At first, the civilians offered resistance, therefore more or less, we had to use force by treating them with rifle butts. Thereupon, Dröge gave the order to shoot these civilians inside the shed. SS-Schuetze Alfred Führer was the first to shoot into the civilians with his MG. Later, however, he had a stoppage so that SS-Rottenführer Hartmut Strauss relieved him by firing into the civilians with his MG. After the MG firing was over, one woman was brought in whose age I can no longer estimate. Dröge personally pushed this woman into a house on the right of the shed and was shot by him with shot into the back. For this, Dröge used an American weapon, the name of which I do not know. As we were about 130 meters away already, we heard cries and moans coming from this shed. I then received from SS-Unterscharfuehrer ‘Hedwig‘ the order to go back and see what was the matter. When I got there, I saw as two people, one man and one woman, mortally wounded, were still shriedking. I gave them a few shots into the head and liquidated them. I then returned again and saw how two young civilians of about 18 to 20 years of age were shot by Dröge as well as by others. One of them, as I can recall, wore a blue lochsmith overall and one had red hair. In my opinion, these civilians wanted to run away which was the reason why they were shot.

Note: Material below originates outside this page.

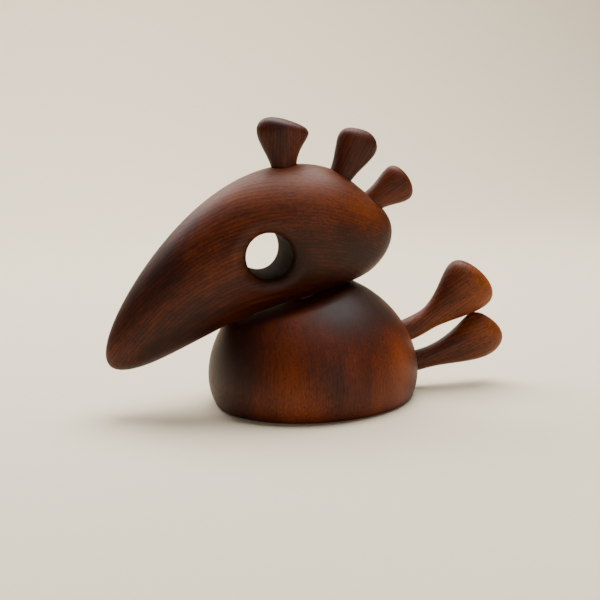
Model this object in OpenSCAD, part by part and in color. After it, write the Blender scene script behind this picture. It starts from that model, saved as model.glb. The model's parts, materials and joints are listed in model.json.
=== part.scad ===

We then went into the woods to reconnoiter an artillery position and at night, we went into the vicinity of the rairoal station where we quartered ourselves in a cellar. Diagonnaly across a sawmill was located and right close to the sawmill was a house into which SS-Obersturmfuehrer Manfred Coblenz had moved with a part of his unit. On December 21, this house became uninhabitable. Therefore, Coblenz moved to us into the cellar and was susequently captured with us.